Start
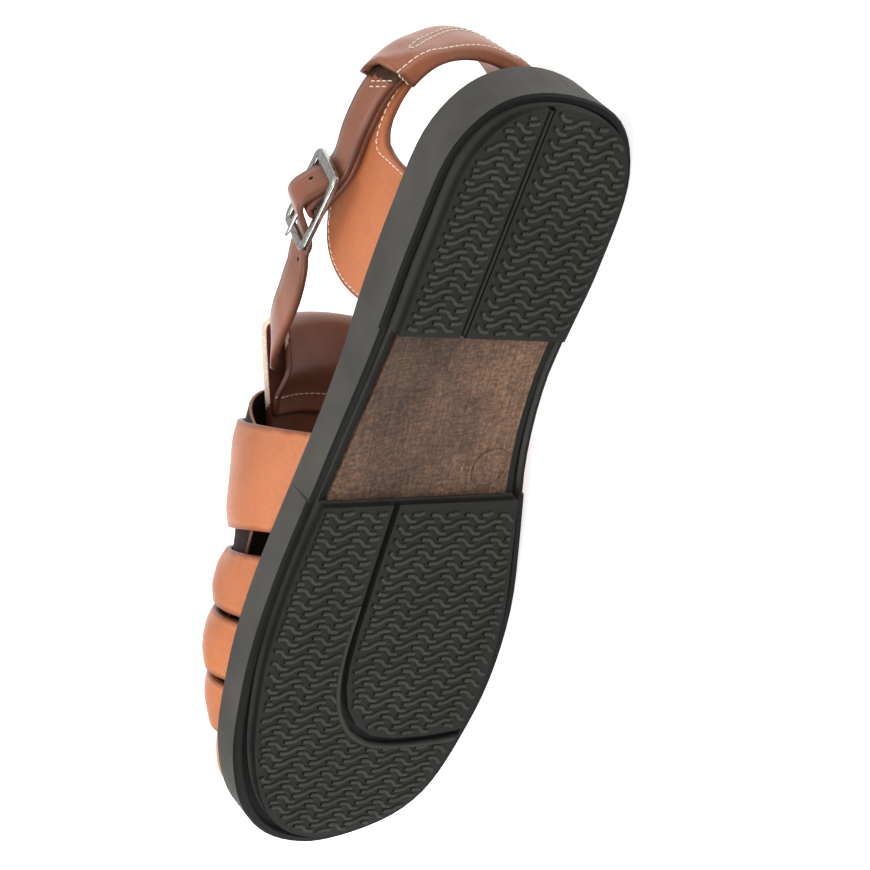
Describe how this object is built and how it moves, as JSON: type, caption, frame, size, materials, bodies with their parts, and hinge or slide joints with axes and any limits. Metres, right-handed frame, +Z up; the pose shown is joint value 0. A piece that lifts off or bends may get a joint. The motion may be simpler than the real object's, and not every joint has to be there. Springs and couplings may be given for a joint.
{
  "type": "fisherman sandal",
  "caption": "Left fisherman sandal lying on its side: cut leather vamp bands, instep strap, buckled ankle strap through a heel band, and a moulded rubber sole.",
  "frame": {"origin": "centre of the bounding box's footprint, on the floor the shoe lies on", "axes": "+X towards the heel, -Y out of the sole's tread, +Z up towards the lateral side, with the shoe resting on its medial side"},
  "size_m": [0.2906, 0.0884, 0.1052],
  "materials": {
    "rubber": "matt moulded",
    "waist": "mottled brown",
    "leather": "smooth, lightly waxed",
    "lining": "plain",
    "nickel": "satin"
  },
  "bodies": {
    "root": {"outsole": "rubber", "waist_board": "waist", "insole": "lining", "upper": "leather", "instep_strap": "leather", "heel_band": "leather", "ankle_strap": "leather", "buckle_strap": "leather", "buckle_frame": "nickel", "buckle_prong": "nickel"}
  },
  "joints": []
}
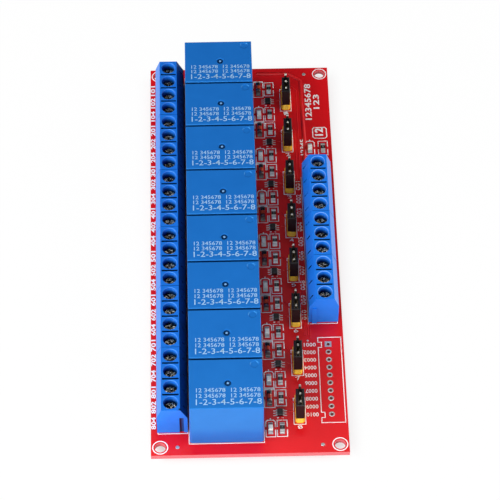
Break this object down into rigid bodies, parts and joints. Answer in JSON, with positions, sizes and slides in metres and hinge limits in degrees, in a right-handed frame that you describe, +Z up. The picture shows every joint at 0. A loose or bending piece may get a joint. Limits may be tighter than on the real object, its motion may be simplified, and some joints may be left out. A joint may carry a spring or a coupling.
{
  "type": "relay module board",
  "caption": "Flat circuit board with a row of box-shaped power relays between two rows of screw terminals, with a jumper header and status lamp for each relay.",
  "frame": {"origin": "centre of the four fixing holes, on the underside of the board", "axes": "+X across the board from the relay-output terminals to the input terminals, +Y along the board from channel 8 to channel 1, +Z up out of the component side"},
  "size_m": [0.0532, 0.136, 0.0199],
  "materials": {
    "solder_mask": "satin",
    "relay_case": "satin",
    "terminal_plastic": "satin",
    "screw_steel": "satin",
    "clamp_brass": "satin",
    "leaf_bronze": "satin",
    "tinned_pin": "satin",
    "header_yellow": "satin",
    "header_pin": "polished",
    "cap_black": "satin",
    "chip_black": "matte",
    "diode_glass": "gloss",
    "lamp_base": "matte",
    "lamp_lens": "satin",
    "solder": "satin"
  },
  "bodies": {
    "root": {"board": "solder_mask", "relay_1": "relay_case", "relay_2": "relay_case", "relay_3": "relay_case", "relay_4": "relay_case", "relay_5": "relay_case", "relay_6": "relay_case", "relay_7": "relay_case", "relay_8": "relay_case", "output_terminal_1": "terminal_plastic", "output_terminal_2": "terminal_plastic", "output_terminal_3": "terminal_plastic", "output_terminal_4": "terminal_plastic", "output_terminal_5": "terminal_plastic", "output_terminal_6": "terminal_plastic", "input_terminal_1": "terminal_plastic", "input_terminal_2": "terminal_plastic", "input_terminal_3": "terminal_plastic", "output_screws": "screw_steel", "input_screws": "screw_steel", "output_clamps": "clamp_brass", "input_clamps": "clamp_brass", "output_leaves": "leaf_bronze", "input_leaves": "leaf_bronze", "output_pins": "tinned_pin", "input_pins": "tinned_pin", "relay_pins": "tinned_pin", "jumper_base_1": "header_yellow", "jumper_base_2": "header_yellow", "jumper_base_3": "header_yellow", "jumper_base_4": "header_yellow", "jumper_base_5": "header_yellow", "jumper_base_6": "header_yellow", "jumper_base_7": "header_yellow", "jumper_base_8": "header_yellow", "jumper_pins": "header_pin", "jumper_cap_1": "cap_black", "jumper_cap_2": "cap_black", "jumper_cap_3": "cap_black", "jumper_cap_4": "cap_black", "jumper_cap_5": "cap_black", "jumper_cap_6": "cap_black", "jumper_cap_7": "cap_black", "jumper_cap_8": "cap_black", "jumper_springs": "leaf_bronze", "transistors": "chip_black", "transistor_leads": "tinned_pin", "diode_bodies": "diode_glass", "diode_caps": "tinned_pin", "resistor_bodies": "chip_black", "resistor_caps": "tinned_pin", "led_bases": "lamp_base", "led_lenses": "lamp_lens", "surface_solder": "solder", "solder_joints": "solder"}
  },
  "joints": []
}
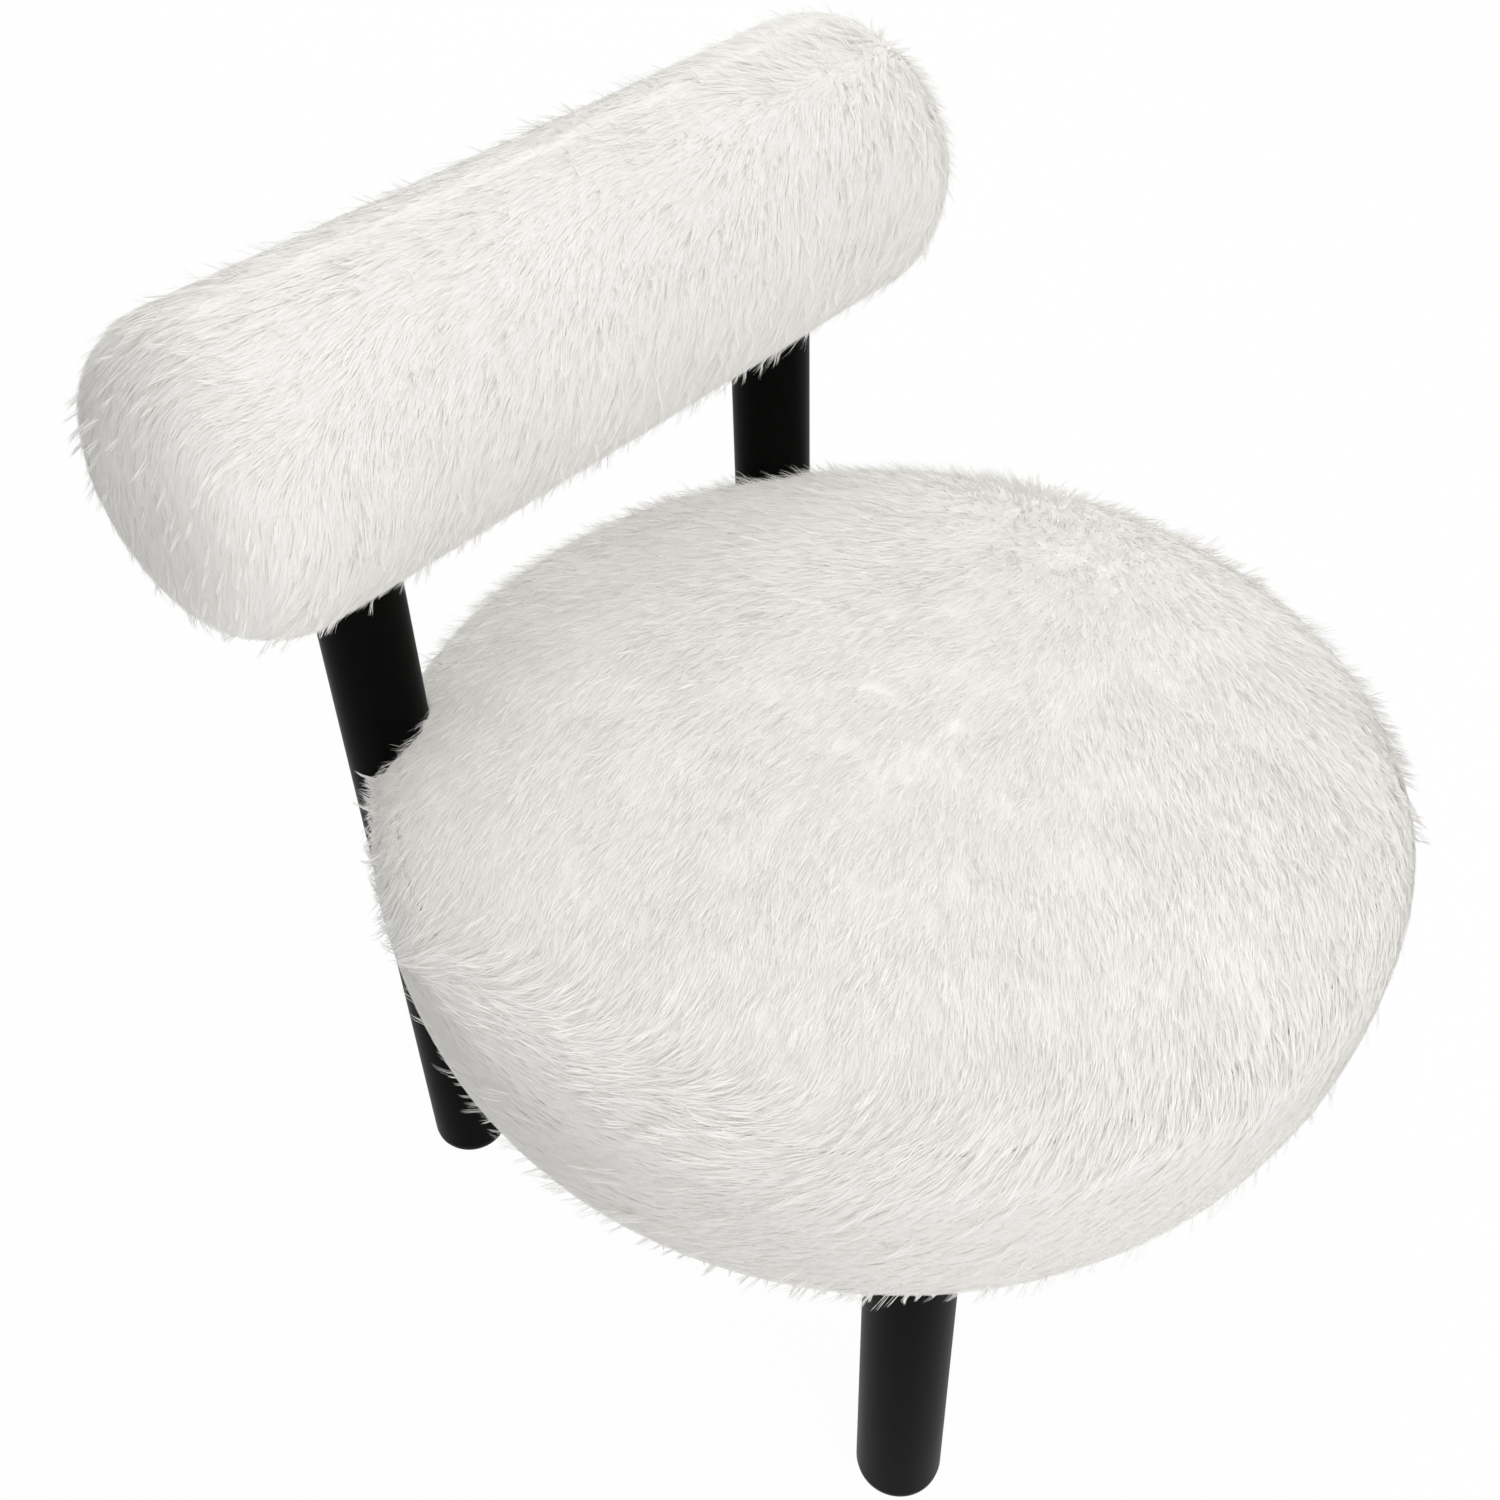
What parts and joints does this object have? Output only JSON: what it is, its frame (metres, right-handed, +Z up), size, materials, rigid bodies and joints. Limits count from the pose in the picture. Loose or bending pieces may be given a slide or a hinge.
End
## Request
Reproduce each entry word for word.

## Task result
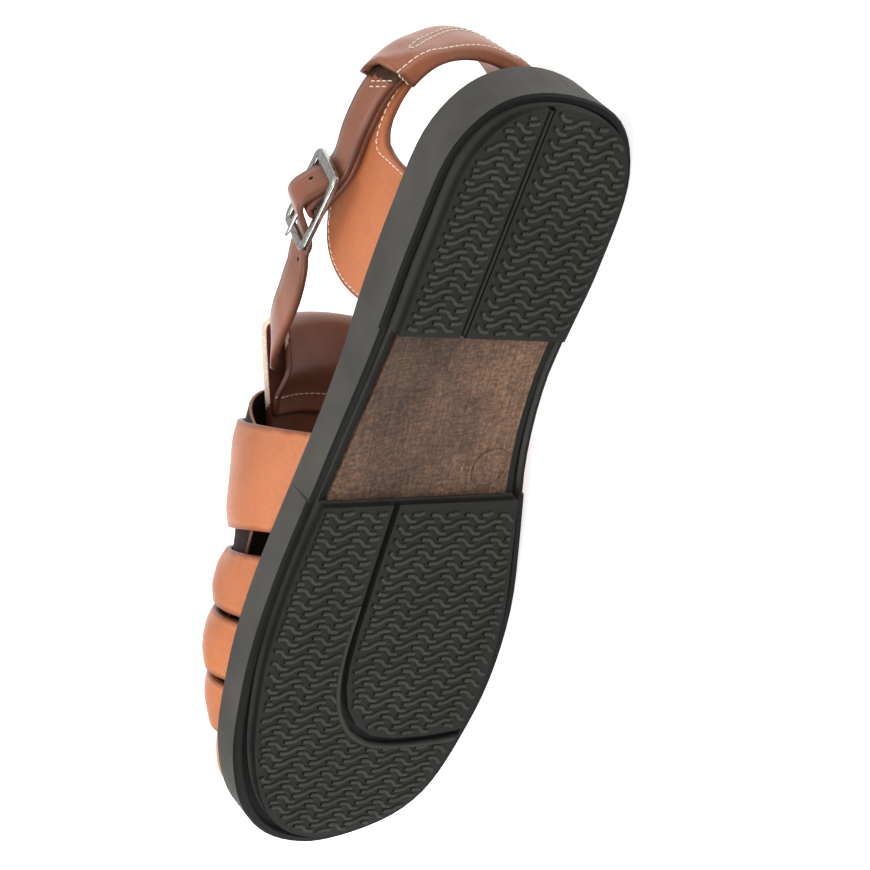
Describe how this object is built and how it moves, as JSON: type, caption, frame, size, materials, bodies with their parts, and hinge or slide joints with axes and any limits. Metres, right-handed frame, +Z up; the pose shown is joint value 0. A piece that lifts off or bends may get a joint. The motion may be simpler than the real object's, and not every joint has to be there. Springs and couplings may be given for a joint.
{
  "type": "fisherman sandal",
  "caption": "Left fisherman sandal lying on its side: cut leather vamp bands, instep strap, buckled ankle strap through a heel band, and a moulded rubber sole.",
  "frame": {"origin": "centre of the bounding box's footprint, on the floor the shoe lies on", "axes": "+X towards the heel, -Y out of the sole's tread, +Z up towards the lateral side, with the shoe resting on its medial side"},
  "size_m": [0.2906, 0.0884, 0.1052],
  "materials": {
    "rubber": "matt moulded",
    "waist": "mottled brown",
    "leather": "smooth, lightly waxed",
    "lining": "plain",
    "nickel": "satin"
  },
  "bodies": {
    "root": {"outsole": "rubber", "waist_board": "waist", "insole": "lining", "upper": "leather", "instep_strap": "leather", "heel_band": "leather", "ankle_strap": "leather", "buckle_strap": "leather", "buckle_frame": "nickel", "buckle_prong": "nickel"}
  },
  "joints": []
}
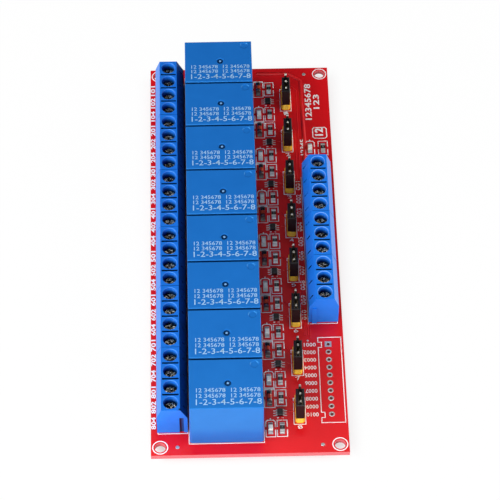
Break this object down into rigid bodies, parts and joints. Answer in JSON, with positions, sizes and slides in metres and hinge limits in degrees, in a right-handed frame that you describe, +Z up. The picture shows every joint at 0. A loose or bending piece may get a joint. Limits may be tighter than on the real object, its motion may be simplified, and some joints may be left out. A joint may carry a spring or a coupling.
{
  "type": "relay module board",
  "caption": "Flat circuit board with a row of box-shaped power relays between two rows of screw terminals, with a jumper header and status lamp for each relay.",
  "frame": {"origin": "centre of the four fixing holes, on the underside of the board", "axes": "+X across the board from the relay-output terminals to the input terminals, +Y along the board from channel 8 to channel 1, +Z up out of the component side"},
  "size_m": [0.0532, 0.136, 0.0199],
  "materials": {
    "solder_mask": "satin",
    "relay_case": "satin",
    "terminal_plastic": "satin",
    "screw_steel": "satin",
    "clamp_brass": "satin",
    "leaf_bronze": "satin",
    "tinned_pin": "satin",
    "header_yellow": "satin",
    "header_pin": "polished",
    "cap_black": "satin",
    "chip_black": "matte",
    "diode_glass": "gloss",
    "lamp_base": "matte",
    "lamp_lens": "satin",
    "solder": "satin"
  },
  "bodies": {
    "root": {"board": "solder_mask", "relay_1": "relay_case", "relay_2": "relay_case", "relay_3": "relay_case", "relay_4": "relay_case", "relay_5": "relay_case", "relay_6": "relay_case", "relay_7": "relay_case", "relay_8": "relay_case", "output_terminal_1": "terminal_plastic", "output_terminal_2": "terminal_plastic", "output_terminal_3": "terminal_plastic", "output_terminal_4": "terminal_plastic", "output_terminal_5": "terminal_plastic", "output_terminal_6": "terminal_plastic", "input_terminal_1": "terminal_plastic", "input_terminal_2": "terminal_plastic", "input_terminal_3": "terminal_plastic", "output_screws": "screw_steel", "input_screws": "screw_steel", "output_clamps": "clamp_brass", "input_clamps": "clamp_brass", "output_leaves": "leaf_bronze", "input_leaves": "leaf_bronze", "output_pins": "tinned_pin", "input_pins": "tinned_pin", "relay_pins": "tinned_pin", "jumper_base_1": "header_yellow", "jumper_base_2": "header_yellow", "jumper_base_3": "header_yellow", "jumper_base_4": "header_yellow", "jumper_base_5": "header_yellow", "jumper_base_6": "header_yellow", "jumper_base_7": "header_yellow", "jumper_base_8": "header_yellow", "jumper_pins": "header_pin", "jumper_cap_1": "cap_black", "jumper_cap_2": "cap_black", "jumper_cap_3": "cap_black", "jumper_cap_4": "cap_black", "jumper_cap_5": "cap_black", "jumper_cap_6": "cap_black", "jumper_cap_7": "cap_black", "jumper_cap_8": "cap_black", "jumper_springs": "leaf_bronze", "transistors": "chip_black", "transistor_leads": "tinned_pin", "diode_bodies": "diode_glass", "diode_caps": "tinned_pin", "resistor_bodies": "chip_black", "resistor_caps": "tinned_pin", "led_bases": "lamp_base", "led_lenses": "lamp_lens", "surface_solder": "solder", "solder_joints": "solder"}
  },
  "joints": []
}
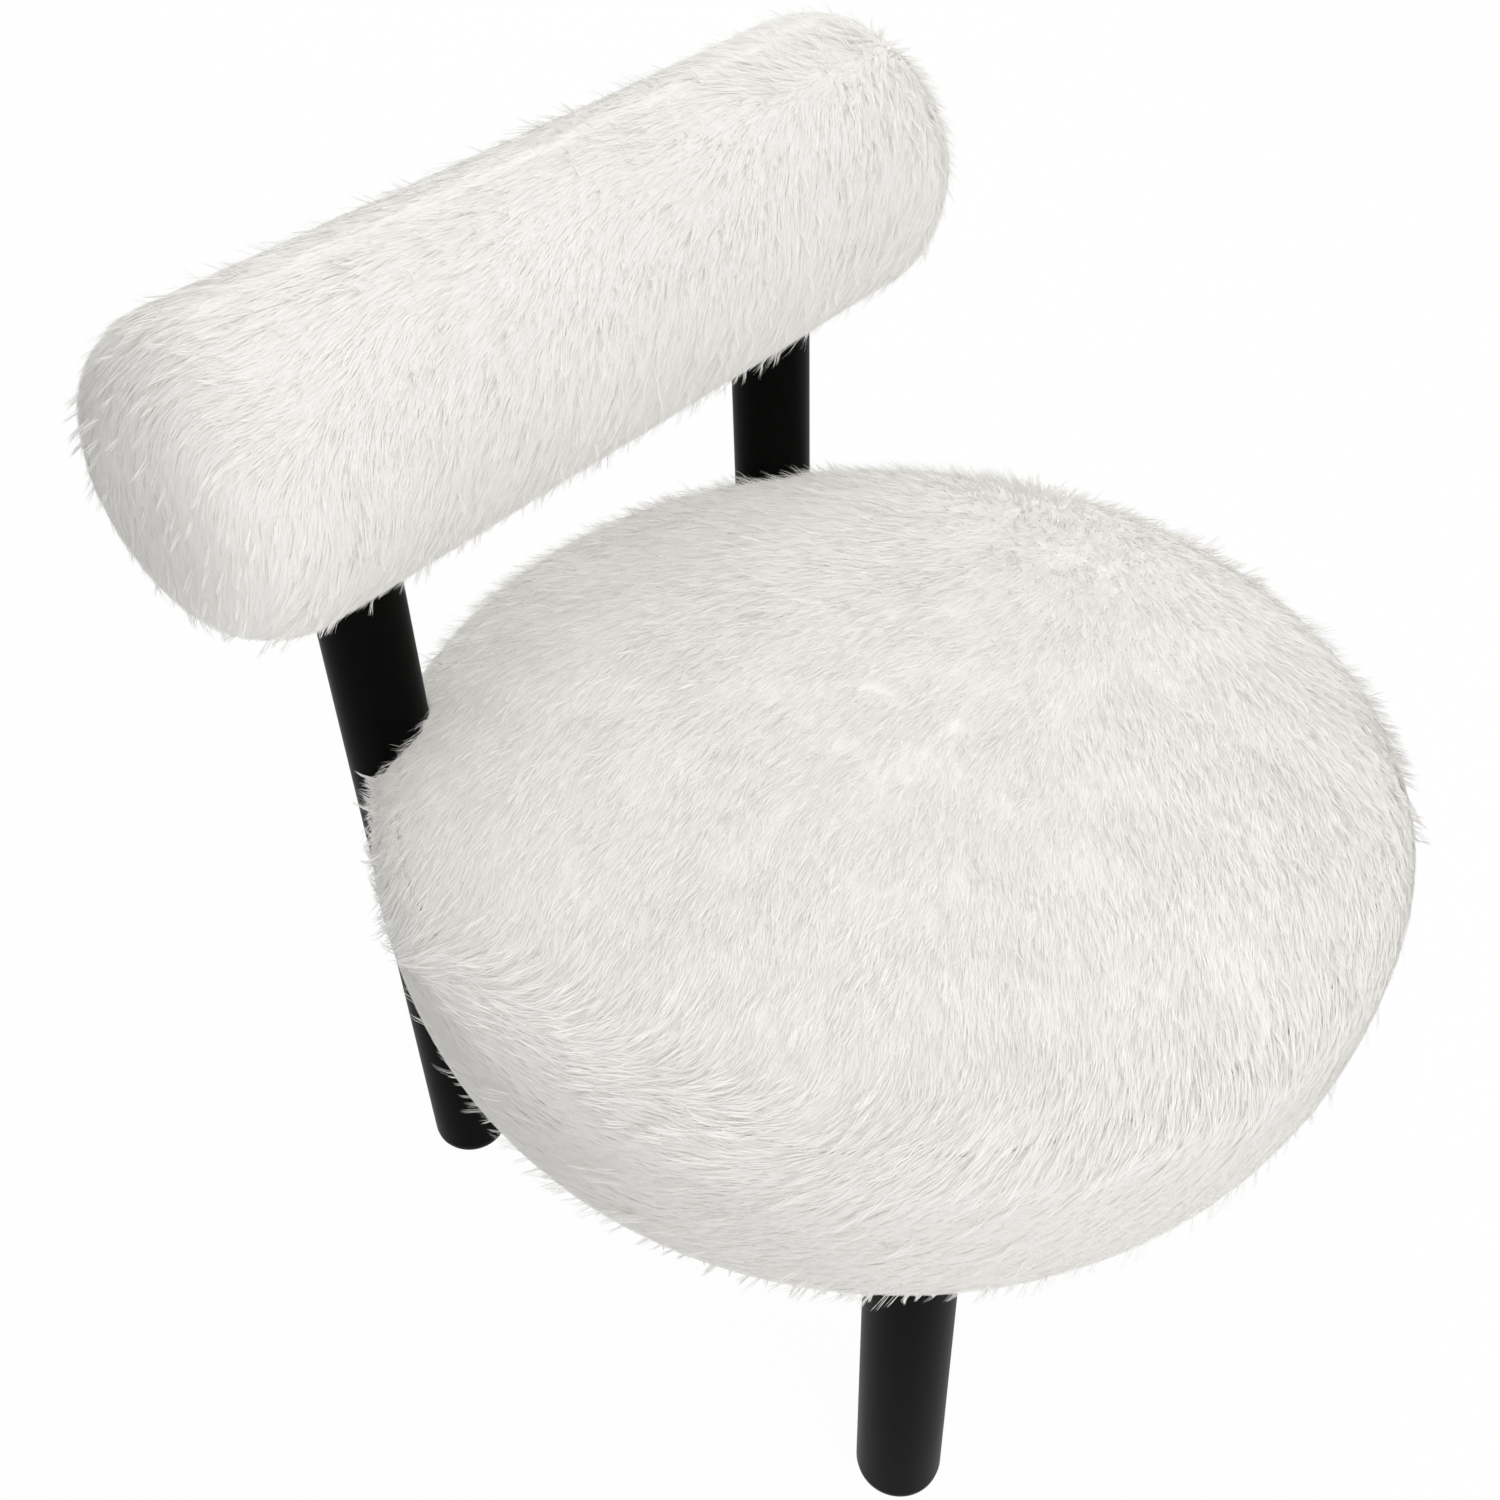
What parts and joints does this object have? Output only JSON: what it is, its frame (metres, right-handed, +Z up), size, materials, rigid bodies and joints. Limits count from the pose in the picture. Loose or bending pieces may be given a slide or a hinge.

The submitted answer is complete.